Die rote Ader auf der Stirn des Entwicklungsleiters pulsierte bedrohlich. Er schaute in die betretenen Gesichter seines durchaus fähigen Teams, die seinem Blick auswichen. Er verstand es einfach nicht. Es war immer das Gleiche. Die Entwicklung lief gut an, angeblich klappte alles, auch die festgelegten Audits waren den Umständen entsprechend positiv gewesen und nun, gegen Ende des Projektes war es wieder soweit. Bei der Implementierung der Software waren Fehler aufgetreten, die auszuführende Funktion konnte nicht aufrecht gehalten werden und viele Anforderungen wurden nicht erfüllt. Verschiedene Komponenten rauchten in den Belastungstest ab, waren “für diesen unvorherzusehenden Spezialfall” nicht ausgelegt gewesen. Er war sauer, er schickte sein Team auf Fortbildungen und doch passierten gegen Projektende immer wieder die gleichen Fehler, die immer wieder den gleichen Effekt des “verdammt, da hätten wir drauf kommen können / das hätte doch auffallen müssen” aufkommen ließen. Gut, dass es wenigstens jetzt passierte, noch ein kostenintensiver Rückruf und er würde seinen Job verlieren. Eigentlich mochte er seinen Job, hatte ein gutes Team, aber immer kürzere Entwicklungszyklen und der enorme Druck hatten eine nachhaltige Entwicklung zuletzt immer schwieriger werden lassen.

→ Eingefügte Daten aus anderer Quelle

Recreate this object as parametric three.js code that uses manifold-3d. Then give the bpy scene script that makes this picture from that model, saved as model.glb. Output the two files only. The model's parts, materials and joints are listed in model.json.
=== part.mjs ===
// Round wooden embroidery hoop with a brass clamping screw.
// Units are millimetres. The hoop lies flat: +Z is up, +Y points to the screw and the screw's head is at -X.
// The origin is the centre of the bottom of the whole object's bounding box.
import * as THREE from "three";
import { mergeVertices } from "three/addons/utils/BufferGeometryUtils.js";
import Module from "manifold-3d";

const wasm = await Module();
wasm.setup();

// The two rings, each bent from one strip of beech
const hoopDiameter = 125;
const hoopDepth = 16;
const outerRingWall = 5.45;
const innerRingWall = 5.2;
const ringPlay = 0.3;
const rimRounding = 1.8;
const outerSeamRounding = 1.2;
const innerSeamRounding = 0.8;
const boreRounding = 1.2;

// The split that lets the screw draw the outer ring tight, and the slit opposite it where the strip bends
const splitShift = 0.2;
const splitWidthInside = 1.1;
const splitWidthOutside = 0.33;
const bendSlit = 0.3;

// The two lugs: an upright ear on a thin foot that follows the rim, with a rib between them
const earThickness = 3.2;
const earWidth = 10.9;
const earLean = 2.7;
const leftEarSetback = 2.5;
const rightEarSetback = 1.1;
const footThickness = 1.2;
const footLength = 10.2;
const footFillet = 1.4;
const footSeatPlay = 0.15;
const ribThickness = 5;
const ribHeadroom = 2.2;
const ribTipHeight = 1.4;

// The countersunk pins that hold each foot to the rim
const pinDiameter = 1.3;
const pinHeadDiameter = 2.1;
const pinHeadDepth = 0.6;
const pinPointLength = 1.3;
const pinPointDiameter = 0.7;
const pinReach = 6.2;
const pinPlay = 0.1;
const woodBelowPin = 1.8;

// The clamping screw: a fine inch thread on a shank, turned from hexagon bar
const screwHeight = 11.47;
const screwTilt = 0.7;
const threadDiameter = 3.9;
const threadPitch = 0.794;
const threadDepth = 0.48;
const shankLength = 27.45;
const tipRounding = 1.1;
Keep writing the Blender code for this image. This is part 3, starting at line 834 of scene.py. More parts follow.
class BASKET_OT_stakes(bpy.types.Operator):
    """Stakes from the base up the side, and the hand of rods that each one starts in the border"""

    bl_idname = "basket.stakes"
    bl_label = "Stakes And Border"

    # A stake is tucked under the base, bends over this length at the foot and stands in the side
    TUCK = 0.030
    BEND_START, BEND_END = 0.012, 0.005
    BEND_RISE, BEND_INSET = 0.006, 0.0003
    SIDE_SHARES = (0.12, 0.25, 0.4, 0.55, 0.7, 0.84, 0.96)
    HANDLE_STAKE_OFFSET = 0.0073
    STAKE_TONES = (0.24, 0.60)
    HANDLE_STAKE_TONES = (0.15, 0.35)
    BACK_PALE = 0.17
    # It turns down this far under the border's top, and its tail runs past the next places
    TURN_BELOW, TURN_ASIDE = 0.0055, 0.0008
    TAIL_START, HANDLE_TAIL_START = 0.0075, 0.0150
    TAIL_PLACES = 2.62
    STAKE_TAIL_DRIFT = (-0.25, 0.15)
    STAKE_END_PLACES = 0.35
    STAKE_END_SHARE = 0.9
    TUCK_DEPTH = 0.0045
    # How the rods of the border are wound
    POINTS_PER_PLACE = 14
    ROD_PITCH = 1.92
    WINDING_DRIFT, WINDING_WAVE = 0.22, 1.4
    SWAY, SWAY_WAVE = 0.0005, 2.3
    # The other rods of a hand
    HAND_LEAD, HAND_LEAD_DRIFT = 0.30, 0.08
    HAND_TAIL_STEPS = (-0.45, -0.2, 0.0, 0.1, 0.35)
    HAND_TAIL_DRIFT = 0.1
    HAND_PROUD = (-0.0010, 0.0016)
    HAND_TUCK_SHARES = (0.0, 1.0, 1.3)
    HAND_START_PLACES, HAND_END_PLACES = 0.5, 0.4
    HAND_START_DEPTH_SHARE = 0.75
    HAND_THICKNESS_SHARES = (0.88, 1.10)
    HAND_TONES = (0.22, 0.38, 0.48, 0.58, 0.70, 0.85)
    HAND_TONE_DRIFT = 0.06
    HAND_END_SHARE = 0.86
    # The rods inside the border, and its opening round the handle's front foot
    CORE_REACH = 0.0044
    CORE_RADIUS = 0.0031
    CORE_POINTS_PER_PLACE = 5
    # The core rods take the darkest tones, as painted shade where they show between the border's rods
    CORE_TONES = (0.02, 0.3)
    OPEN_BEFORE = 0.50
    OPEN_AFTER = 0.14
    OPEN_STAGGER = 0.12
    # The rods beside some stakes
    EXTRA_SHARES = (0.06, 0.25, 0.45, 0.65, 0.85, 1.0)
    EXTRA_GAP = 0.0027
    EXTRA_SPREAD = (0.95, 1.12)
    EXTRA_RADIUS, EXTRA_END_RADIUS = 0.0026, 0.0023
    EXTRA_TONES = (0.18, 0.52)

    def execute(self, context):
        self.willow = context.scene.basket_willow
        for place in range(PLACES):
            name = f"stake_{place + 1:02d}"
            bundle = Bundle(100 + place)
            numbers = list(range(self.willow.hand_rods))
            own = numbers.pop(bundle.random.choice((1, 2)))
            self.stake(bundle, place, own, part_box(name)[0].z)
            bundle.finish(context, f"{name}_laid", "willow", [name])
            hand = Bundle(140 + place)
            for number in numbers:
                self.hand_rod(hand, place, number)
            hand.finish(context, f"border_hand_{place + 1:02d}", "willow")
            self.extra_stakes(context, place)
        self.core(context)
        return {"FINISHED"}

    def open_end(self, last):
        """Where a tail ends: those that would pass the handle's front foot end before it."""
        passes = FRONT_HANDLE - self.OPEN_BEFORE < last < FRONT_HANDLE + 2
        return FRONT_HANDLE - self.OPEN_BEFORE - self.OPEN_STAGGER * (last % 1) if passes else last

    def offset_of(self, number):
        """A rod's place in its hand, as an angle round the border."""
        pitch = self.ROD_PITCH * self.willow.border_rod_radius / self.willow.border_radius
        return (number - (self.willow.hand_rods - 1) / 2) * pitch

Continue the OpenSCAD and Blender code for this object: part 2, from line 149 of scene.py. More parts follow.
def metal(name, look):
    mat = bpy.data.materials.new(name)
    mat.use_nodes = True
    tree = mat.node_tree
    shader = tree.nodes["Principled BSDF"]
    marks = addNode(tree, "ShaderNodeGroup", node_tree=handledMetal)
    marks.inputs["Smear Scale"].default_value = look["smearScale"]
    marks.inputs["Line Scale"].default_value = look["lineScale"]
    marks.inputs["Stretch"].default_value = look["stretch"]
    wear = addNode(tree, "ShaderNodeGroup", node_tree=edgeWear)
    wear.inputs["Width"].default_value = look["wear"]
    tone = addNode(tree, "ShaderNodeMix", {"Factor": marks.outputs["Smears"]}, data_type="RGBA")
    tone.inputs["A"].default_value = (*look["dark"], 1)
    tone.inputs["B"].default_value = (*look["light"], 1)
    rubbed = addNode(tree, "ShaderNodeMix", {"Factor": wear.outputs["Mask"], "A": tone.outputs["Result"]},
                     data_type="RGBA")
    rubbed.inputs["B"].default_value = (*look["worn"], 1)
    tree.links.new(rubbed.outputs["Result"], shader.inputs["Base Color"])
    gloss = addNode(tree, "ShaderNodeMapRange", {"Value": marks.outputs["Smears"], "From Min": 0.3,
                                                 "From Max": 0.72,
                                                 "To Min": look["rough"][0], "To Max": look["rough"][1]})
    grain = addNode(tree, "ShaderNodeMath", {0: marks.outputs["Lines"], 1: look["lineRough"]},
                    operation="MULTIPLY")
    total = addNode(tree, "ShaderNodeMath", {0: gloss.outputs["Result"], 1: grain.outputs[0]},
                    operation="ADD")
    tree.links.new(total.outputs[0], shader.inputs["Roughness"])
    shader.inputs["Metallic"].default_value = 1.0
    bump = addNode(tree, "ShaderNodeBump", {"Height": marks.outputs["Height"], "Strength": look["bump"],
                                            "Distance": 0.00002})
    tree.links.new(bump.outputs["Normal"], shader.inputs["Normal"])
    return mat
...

Unterschiedliche Ansichten und Standards
Es gibt viele Unternehmen, die vergleichbare Situationen im Entwicklungsbereich oder in der Produktion erleben. Zum Teil wird weltweit entwickelt, nach unterschiedlichen Ansichten und Standards. Begriffe wie “sicher”, “zuverlässig” oder auch einfach “gut” werden unterschiedlich verstanden und interpretiert. Es entstehen Missverständnisse und Resignation. Etwas altkluger Galgenhumor gefällig? – meistens unnötig. Natürlich ist der Schlüssel zur Lösung Kommunikation – ach was? – aber es ist nur die halbe Miete, man muss in der kurzen, zur Verfügung stehenden Zeit auch noch über das Richtige reden. Vielleicht war einer dieser Momente in den Projekten die Geburtsstunde der funktionalen Sicherheit. Der Gedanke, es besser machen zu wollen und sicherer – wenn man schon mal dabei ist.

Entgegengesetzt der einschlägigen Meinung, dass Sicherheit etwas ist, was zwar irgendwie wichtig wäre, aber dann doch eher stiefmütterlich am Rande gemacht wird, kann die funktionale Sicherheit richtig angewendet, eine Menge Druck reduzieren und echte Vorteile bieten.

Was ist und bringt die funktionale Sicherheit?

Wer schon mal eine Norm gelesen hat weiß, dass sich die Nutzungsvereinbarungen jeder beliebigen App besser lesen lassen. Deshalb nun ein kleiner Einblick in die funktionale Sicherheit (FuSi): Wie der Name schon sagt, sorgt die funktionale Sicherheit dafür, dass eine zuvor definierte Sicherheitsfunktion aufrechterhalten und damit der zuvor definierte sichere Zustand für ein System gewährleistet wird. Dies beschränkt sich jedoch auf die elektrischen, elektronischen und programmierbaren Bereich der Entwicklung.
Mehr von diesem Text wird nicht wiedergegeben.